A bit of a qualifier at the end, but I was glad to see another take on this topic.
Another view of the same speech takes into consideration both MBS buys and Treasury buys which mess with spreads many ways. From Mortgage Insider:
Big Mortgage Rate Jump Coming in Spring?
Sack’s group estimates the Fed’s $300 billion in Treasury purchases helped push down rates on those securities by half a percentage point and its purchasing of mortgage-backed securities (it will eventually buy $1.25 trillion) is pushing down rates on those securities by a full percentage point.
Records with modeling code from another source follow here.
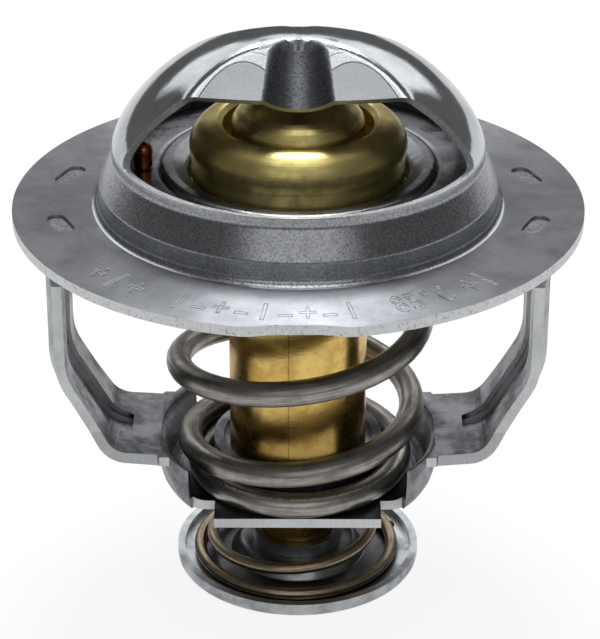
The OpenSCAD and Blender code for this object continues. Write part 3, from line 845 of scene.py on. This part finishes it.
    @staticmethod
    def pierce(mesh: bmesh.types.BMesh, outline: list[tuple[float, float]], axes: tuple[int, int],
               near: Callable[[Vector], bool]) -> None:
        """Cuts a convex outline through the sheet.

        Args:
            mesh: the sheet.
            outline: corners of the hole on two axes.
            axes: the numbers of those two axes.
            near: tells by its centre whether a face may be cut.
        """
        middle = Vector((sum(p[0] for p in outline), sum(p[1] for p in outline))) / len(outline)
        sides = []
        for first, second in zip(outline, outline[1:] + outline[:1]):
            along = Vector(second) - Vector(first)
            inward = Vector((-along.y, along.x)).normalized()
            if inward.dot(middle - Vector(first)) < 0:
                inward.negate()
            point, normal = Vector((0, 0, 0)), Vector((0, 0, 0))
            for k in (0, 1):
                point[axes[k]], normal[axes[k]] = first[k], inward[k]
            sides.append((point, normal))
        for point, normal in sides:
            faces = [f for f in mesh.faces if near(f.calc_center_median())]
            geom = set(faces) | {e for f in faces for e in f.edges} | {v for f in faces for v in f.verts}
            bmesh.ops.bisect_plane(mesh, geom=list(geom), dist=1e-5, plane_co=point, plane_no=normal)
        gone = []
        for f in mesh.faces:
            centre = f.calc_center_median()
            if near(centre) and all((centre - point).dot(normal) > 0 for point, normal in sides):
                gone.append(f)
        bmesh.ops.delete(mesh, geom=gone, context="FACES")

    def press(self, mesh: bmesh.types.BMesh) -> None:
        """Presses the strap's faces and grooves, and bows its edges out a little."""
        lean_full = math.atan2(self.dome_z(self.crown_half) - self.edge_z, self.edge_y - self.crown_half)
        for v in mesh.verts:
            if v.co.z < self.strap_from or abs(v.co.y) > self.edge_y + 0.01:
                continue
            fade = unit((v.co.z - self.strap_from) / self.strap_fade)
            bow = self.bow * max(0.0, 1 - (v.co.x / self.bow_half) ** 2)
            v.co.y *= 1 + fade * bow * (abs(v.co.y) / self.edge_y) ** 2 / self.edge_y
            flattened = self.strap_z(v.co.x, v.co.y) - self.dome_z(math.hypot(v.co.x, v.co.y))
            v.co.z += flattened * min(1.0, fade * 4)
            lean = lean_full * unit((abs(v.co.y) - self.lean_from) / self.lean_fade)
            deep = self.groove(v.co.x, v.co.y)
            v.co.z -= deep * math.cos(lean)
            v.co.y -= math.copysign(deep * math.sin(lean), v.co.y)

    def thicken(self, mesh: bmesh.types.BMesh) -> None:
        """Gives the sheet its thickness and marks the sheared edges as the second material."""
        mesh.normal_update()
        first = set(mesh.verts)
        bmesh.ops.solidify(mesh, geom=list(mesh.faces), thickness=self.sheet)
        second = [v for v in mesh.verts if v not in first]
        sizes = [sum(v.co.length for v in group) / len(group) for group in (first, second)]
        inner = first if sizes[0] < sizes[1] else set(second)
        for v in inner:
            base = self.flange_t + self.fillet
            if v.co.z < base:
                v.co.z -= (self.flange_t - self.sheet) * (base - v.co.z) / (self.fillet + self.sheet)
        for f in mesh.faces:
            count = sum(1 for v in f.verts if v in inner)
            cut = 0 < count < len(f.verts)
            flat = abs(f.normal.z) > 0.99 and f.calc_center_median().xy.length > self.lower_r + 0.6
            f.material_index = 1 if cut else 2 if flat else 0
        bmesh.ops.recalc_face_normals(mesh, faces=mesh.faces)

    def fit(self, finishes: list[Material]) -> bpy.types.Object:
        """Builds the sheet, dresses it and ties it to the frame.

        Args:
            finishes: those of the drawn sheet, of its sheared edges and of its clamping ring.

        Returns:
            The finished sheet.
        """
        sheet = self.build()
        for finish in finishes:
            sheet.data.materials.append(finish)
        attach(sheet, Body.FRAME.value)
        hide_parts("bridge_flange")
        return sheet


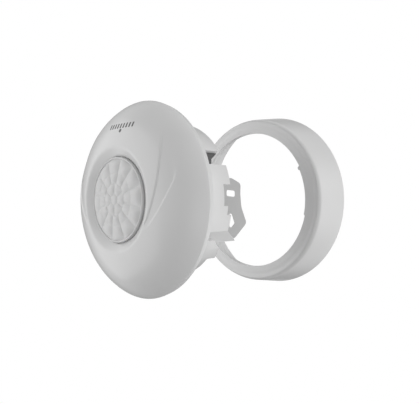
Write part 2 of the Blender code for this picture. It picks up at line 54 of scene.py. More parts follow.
SHARP_ANGLE = 35.0
GAP = 0.3
COVER_BACK = 2.8
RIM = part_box("front_cover")[1][1] / MM - COVER_BACK
COVER_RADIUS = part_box("front_cover")[1][0] / MM
RING_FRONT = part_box("mounting_ring")[0][1] / MM
RING_REAR_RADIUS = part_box("mounting_ring")[1][0] / MM
BOARD_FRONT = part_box("main_board")[0][1] / MM - RIM

COVER_WALL = 2.0
COVER_STEPS = 720
DOME_HEIGHT = 20.0
DOME_ROUNDNESS = 3.68
DOME_SHOULDER = 1.22
DISH_RADIUS = 29.2
DISH_FILLET = 1.2
LENS_HOLE = 24.4
LENS_RADIUS = 23.8
LENS_EDGE = -17.2
LENS_CROWN = 1.9
LENS_STEPS = 600
LENS_FLANGE_RADIUS = 26.4
LENS_FLANGE = (-14.6, -13.4)
BOWL_RADIUS = 46.4
BOWL_INNER = 43.5
FLANGE_BACK = 8.2
FLOOR_FRONT = 15.5
FLOOR_BACK = 17.5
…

If he is correct, then when the Fed stops buying MBS on March 31 it is possible that the jump in mortgage rates will be higher than the 25 to 50 basis-point increase some economists have predicted (there are 100 basis points in one percent). Of course, knowing this the Fed may once again extend its purchases of MBS, keeping rates artificially low.
He also argued that the Fed’s buying of Treasury securities could be pushing up prices of risky assets. Here’s more from the Journal’s Real Time Economics blog:
'It works like this: As the Fed drives down yields on Treasury bonds and mortgage backed securities, investors bid up the prices of other assets, like corporate bonds and equities. (Sacks) goes on to say the Fed may some day need to raise short-term interest rates “further than would otherwise be the case” to offset the potentially powerful portfolio balance effects of these holdings. (Plain English Translation: If the Fed’s fast-growing balance sheet creates a lot of froth in the markets, the Fed might need to raise interest rates aggressively.) An alternative would be to dump the holdings. He doesn’t advocate either approach, but lays out the arguments for them.'
Back in Finance 101 in business school, I was taught that the present value of a security is calculated by dividing anticipated income by a certain interest rate — we could say a risk-free rate plus a risk premium. Well, if the government is lowering the risk-free portion then we can expect people to be overvaluing the security — in this case I mean the risky asset he is talking about such as the stock of a company. (Please excuse my oversimplification of the PV formula.)
I stand firm that the following policy experiments on mortgages have caused a severe distortion in mortgage rates against what those rates would be in a real market:
-Fed MBS buys
-Fed Treasury buys
-FNM/FRE stuffed to gills with mortgages over last 6 months
-FHA about to bust after taking up the slack
-US government bought over 90% of all mortgages last 3-4 months
If anyone thinks after all of the above that a BAC mortgage in 6 months after all these things wind down (in a dream world) will be only 35-50 or even a 100bps higher than now you are as off as can be and are no longer making judgements on reality, but applying half measures using false inputs and pretending they are real. You are party to extend and pretend by doing this.
Economic Disconnect does not pretend.
If you need yet another example of the kind of fantasy land we currently live in, take this great find by the blog Housing Doom which shows how far things are going with no oversight or debate:
Another Treasury Bailout to Assist First Time Homebuyers
This is today's MUST READ, and I strongly encourage you to read the whole thing, but I will excerpt the most relevant hook:
"We didn’t have anyone purchasing the bonds at a competitive rate so now the U.S. Treasury has agreed to purchase them," said Patricia Braynon, director of the housing finance agency for Florida’s Miami Dade County. "It will generate an artificial market."
This madness has to end and anyone not willing to confront reality is playing the same games as the Fed/Treasury. Who wants to play with them?